Thirteen members met at the Meare Heath car park on a pleasant early autumn morning. A number of passerines were noted in the car park including Dunnock, Robin, Chiffchaff and Blackbird. The willows and alders on the first part of the Meare Heath reserve track held Great, Blue, Coal and Long-tailed Tits. As soon as we had a view of the South Drain we heard a penetrating series of short high- pitched whistles and some saw the bright turquoise-blue flash of a Kingfisher speeding by. Good views were had of a male Marsh Harrier floating over the reeds and the flooded peat cuttings were occupied by Gadwall, Mallard and Teal. Natural England had recently drained down the Meare Heath lagoon to expose areas of mud. The first bird to be identified was a Glossy Ibis which had been in the area for a while. This was a “lifer” for some. As well as Ruff, Redshank and Snipe the lagoon also hosted a Spotted Redshank and the now resident breeder Great White Egret. It was good to compare its size with its smaller cousin Little Egret. We heard Bearded Tit, Water Rail and Cetti’s Warbler. We then walked through part of the Ham Wall Reserve where further sightings were had of Marsh Harrier and Great White Egret, and Wigeon was added to the wildfowl list. About 43 species were encountered during the morning.
Thirteen optimistic birders set out from Kendleshire Golf Club on a dry morning, heading towards the ponds. Lesser Black-backed gulls and Black-headed gulls were flying overhead. Moorhen were spotted on the first pond and Mute Swans on the second. Four Coots were swimming across the lake where there was a new bridge. As we continued we saw Chiffchaff in the trees and Wrens were hopping around the branches at the base of a fig tree. A Robin was perched on the top of a tall spruce and a little lower down two Goldfinches were chasing around. There was a lovely flock of Long-tailed Tits in a willow. The highlight of the walk has to be a large plump Mistle Thrush sitting at the top of a sweet chestnut tree – another flew off the tree lower down. We stopped for elevenses at the Ram Hill colliery and admired a huge boletus toadstool, which is associated with Birch trees. The rain looked as though it was coming in, as forecast, so we took a short cut back through the 13 lanes. By ‘Bleak House’ there was a lovely flock of House Martins flitting backwards and forwards around some conifers. Reaching the golf practice range, we saw many Pied Wagtails hopping amongst the golf balls.

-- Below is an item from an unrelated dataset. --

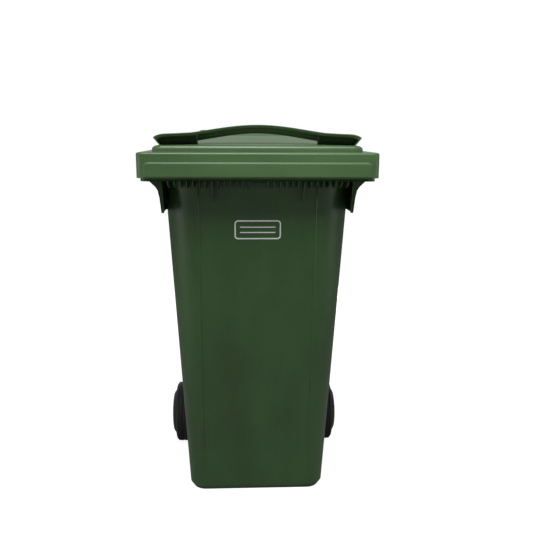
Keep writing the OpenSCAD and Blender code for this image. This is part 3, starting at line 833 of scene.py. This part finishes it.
def make_grip_walls(bm):
    """The back walls of the two pockets, their slanting end walls and the jambs of the opening."""
    thick, steps = 3.5 * mm, 6
    y_back = grip_y0 + grip_depth - thick
    low = deck_z - 3 * mm
    outer = tip_half - 16 * mm
    roof = grip_end + arch(finger_half)
    end_top = grip_end - 1.5 * mm + arch(tip_half)
    x_top = tip_half - 0.6 * mm
    x_low = x_top - tip_lean * (end_top - low)
    stations = [finger_half + (outer - finger_half) * k / steps for k in range(steps + 1)]
    back = [(finger_half, y_back, low)]
    back += [(x, y_back, grip_end - 15 * mm + arch(x)) for x in stations]
    back += [(outer - 4 * mm, y_back, low)]
    slant = [(x_low, grip_y0 + 2 * mm, low), (x_top, grip_y0 + 0.4 * mm, end_top),
             (x_top, y_back, end_top - 5 * mm), (x_low, y_back + thick, low)]
    jamb = [(finger_half, grip_y0 + 26 * mm, low), (finger_half, grip_y0 + 22 * mm, roof - 4 * mm),
            (finger_half, y_back, roof - 12 * mm), (finger_half, y_back + thick, low)]
    for sign in (-1, 1):
        for outline, across, soft, segments in ((back, (0, thick, 0), 0.8 * mm, 2),
                                                (slant, (-sign * thick, 0, 0), 1 * mm, 2),
                                                (jamb, (sign * thick, 0, 0), 1.5 * mm, 3)):
            plate(bm, [(sign * x, y, z) for x, y, z in outline], across, soft, segments)


# %% [markdown]
# Two lugs reach back from the lid to the pins. Each is a strong bar with a round eye.

# %% Hinge lugs
def make_lugs(bm):
    width, eye, hole, gap = 18 * mm, 15 * mm, 7.1 * mm, 0.5 * mm
    x0 = bar_half + arm_thick + gap
    x1 = x0 + width
    y, z = hinge_axis.y, hinge_axis.z
    top = z + eye - 1 * mm
    outline = [(lid_rear - 40 * mm, lid_top - lid_wall), (y - 8 * mm, z - 6 * mm), (y - 7.2 * mm, z),
               (y - 5 * mm, z + 8 * mm), (y, top), (lid_rear - 6 * mm, top),
               (lid_rear - 40 * mm, lid_top + 2 * mm)]
    for sign in (-1, 1):
        side_plate(bm, sign * (x0 + width / 2), width, outline, soft=1.5 * mm, segments=3)
        turned(bm, [(x0, hole), (x0, eye), (x1, eye), (x1, hole)], hinge_axis, 40, 1.2 * mm, sign=sign)


bm = bmesh.new()
make_lid_shell(bm)
lift_deck(bm)
cut_back_skirt(bm)
soften(bm, 2.2 * mm, 3, 32)
add_features(bm, make_lid_panel, make_plateau, make_visor, make_grip_walls, make_lugs)
make_piece(bm, "lid_moulding", "lid_panel", lid_hdpe_painted_lighter, "lid")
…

Thank you Duncan and Peter for leading this lovely walk and getting us back before the heavens really opened. 24 species were recorded but no Blackbirds.
It was a pity that only three of us turned up to join leader Andrew Slade from Burnham who was kind enough to lead this Club trip, but perhaps the rising south-westerly winds were discouraging. There were plenty of signs of migration that morning, if nothing particularly unexpected. Swallows, with a handful of martins, passed south constantly in small groups, well over 100 in total, and several species of warbler had joined the tit flocks in more sheltered areas. We started well with a Peregrine overflying the car park and we saw it again later, jousting with a couple of Ravens. With the tide low and turning, we counted 122 Shelducks on Weston beach, and Andy picked out a couple of Wigeon amongst several dozen Teal. He also found a lone Black-tailed Godwit with a handful of Curlews; that was it for the waders. The pickings were very sparse as we wandered down the sheltered side of the promontory, but towards the end we found some mixed flocks with several Chiffchaffs and Blackcaps and a couple of Willow Warblers. One group also seemed to include a young Spotted Flycatcher which was a pleasant surprise. In total we had around 30 species during an enjoyable walk, and the rain held off until we were back in the car park.
A warm, still, sunny morning saw 23 members turn out for a walk along to the lodge from the causeway where we notched up 23 species before returning to the far side of the lake for another 11. There were no surprises and all the expected birds were there. The main sources of interest were a Snipe on the very low level lake and a Heron which seemed to be lying down “having a nap” as one member put it. The sluice was completely devoid of water with only one Grey Wagtail where we usually see several.
However, a cheerful walk with a good mixture of birds.